Ce sont encore des livres—des chefs d’œuvre tous. Dans ses Impressions d’un passant à Lausanne, l’immense écrivain que fut le Vaudois de Paris, Charles-Albert Cingria, fait le portrait d’une ville, qui donne l’impression d’avoir inventé la douceur de vivre. [iv] Dans Le voyage muet, que je considère son chef d’oeuvre, Jacques Spitz articule une vision de l’existence, comme passage dilettante et nonchalant, en un ouvrage comparable pour l’inspiration aux Faux Monnayeurs, d’André Gide, mais à mon sens largement supérieur. [v] Tout récemment, un géographe français, Armand Frémont, héritier de Vidal de la Blache et d’autres géographes auxquels nous sommes redevables d’avoir été des fondateurs des sciences humaines par leurs riches monographies, André Demaison, Raoul Blanchard et quelques autres, a réussi un Portrait de la France d’aujourd’hui, élégamment rédigé, constamment habile, et emportant la conviction par sa ferveur amoureuse. [vi]

Enfin, pour l’ancrage historique, inévitable à considérer Liège, même dans cette topographie urbaine mentale à laquelle Pedigree nous invite, il me faut remonter aux débuts mêmes de la littérature de langue française. Chrétien de Troyes, en son dernier roman, Perceval ou le Conte du Graal, écrit vers 1185 et inachevé (sans doute par la mort de l’auteur), donne cette description d’une opulente cité médiévale, que je ne peux m’empêcher d’associer au Liège du XIIe siècle: [vii]

 

«Il regarde aussi la ville, peuplée de beaux hommes et de belles femmes, et les tables des changeurs, couvertes de pièces d’or, d’argent et de menue monnaie ; il voit les places et les rues pleines de bons ouvriers qui travaillaient aux métiers les plus variés : ici on fait des heaumes et des hauberts, là des selles et des écus, ailleurs des harnachements de cuir et des éperons ; les uns fourbissent des épées, les autres tissent des draps et les foulent, les peignent et les tondent, d’autres encore fondent l’or et l’argent ; ailleurs enfin on fait de belle et riche vaisselle, coupes, hanaps, écuelles, et des émaux précieux, anneaux, ceintures et colliers. Vraiment on eût volontiers dit qu’n la ville se tenait une foire perpétuelle, tant elle regorgeait de richesses, cire, poivre, graines, et fourrures de vair et de gris, et toutes marchandises qui se peuvent imaginer.»

 

Mieux que l’actuelle rue du Pot d’Or, n’est-ce pas?

Mais il y a aussi un Liège plus récent, tout aussi réel, celui de la frénésie hausmannienne de construction des années 1950, lorsque se construisirent les immeubles bourgeois du quai de Rome ou de la rue du Parc.
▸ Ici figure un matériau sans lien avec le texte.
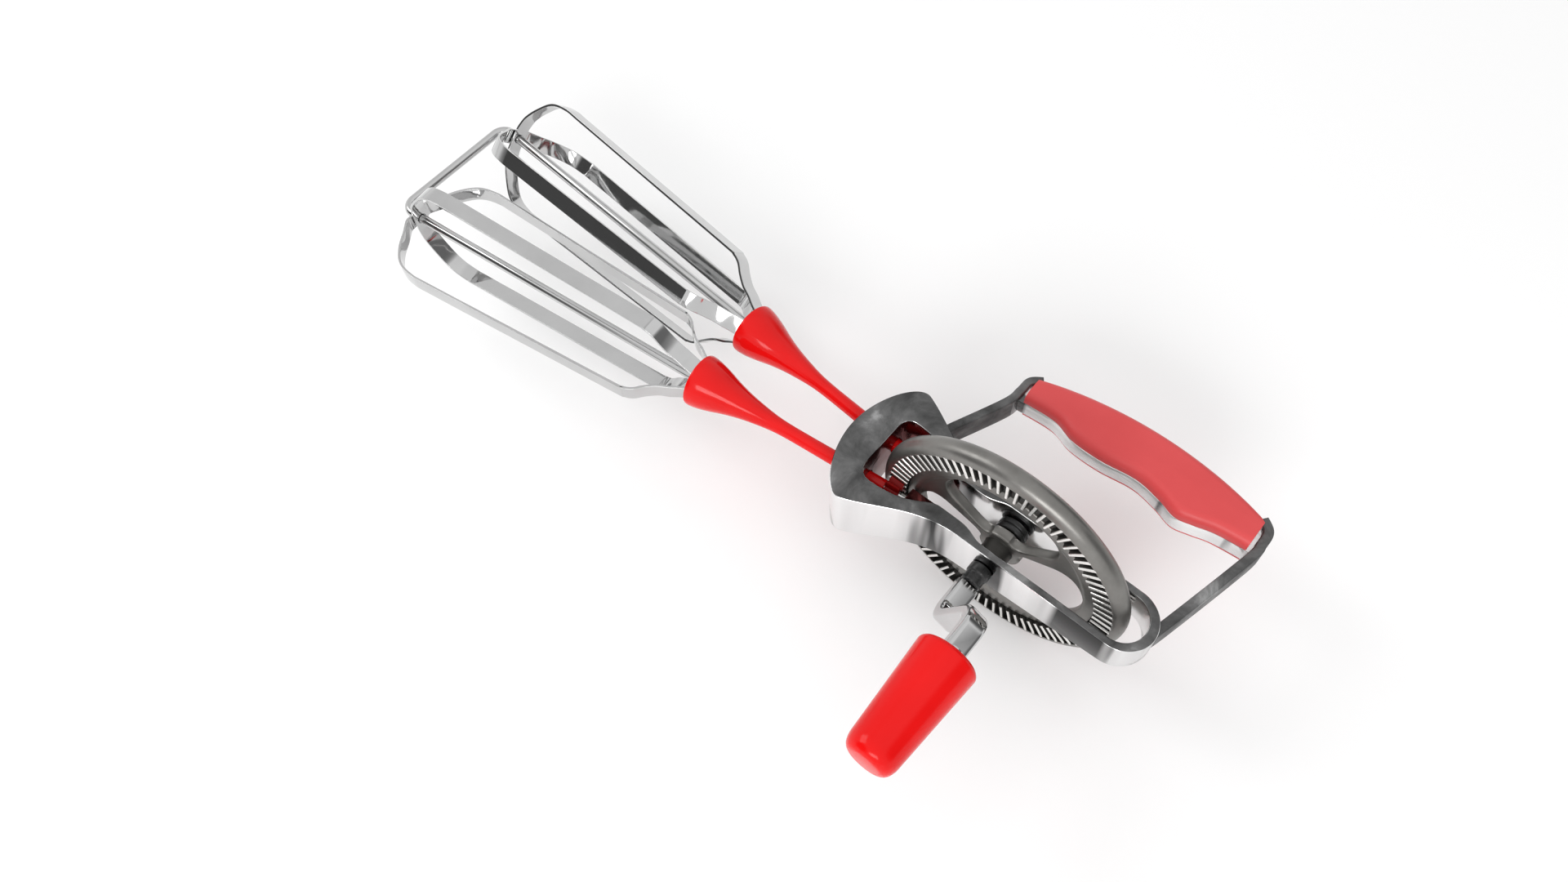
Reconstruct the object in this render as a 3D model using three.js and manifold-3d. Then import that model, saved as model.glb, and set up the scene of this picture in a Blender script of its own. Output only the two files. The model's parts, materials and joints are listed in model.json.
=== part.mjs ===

Ce Liège opulent, sur fond de désindustrialisation accélérée de la région, a aussi son charme et son romanesque.

Si je situais un roman à Liège, à coup sûr y figurerait une insomnie. Notre héros est éveillé, aux petites heures. Il entend un bruit familier—si habituel qu’il en est devenu rassurant. Un avion à hélice survole Liège, et s’en éloigne peu à peu. Il s’agit assurément d’un chargement clandestin d’armes à destination de l’un des points chauds de la planète, Afrique, Philippines, Amérique Latine ou Moyen-Orient. Notre héros se rendort, rassuré: les malfrats veillent, et l’argent rentre dans les caisses. La Wallonie peut dormir en paix—à fournir à bon prix les armes de guerre pour que d’autres s’entretuent, dans un ailleurs tellement imprécis qu’il vaut mieux ne pas trop y penser. Cela fatiguerait. Rendormons-nous.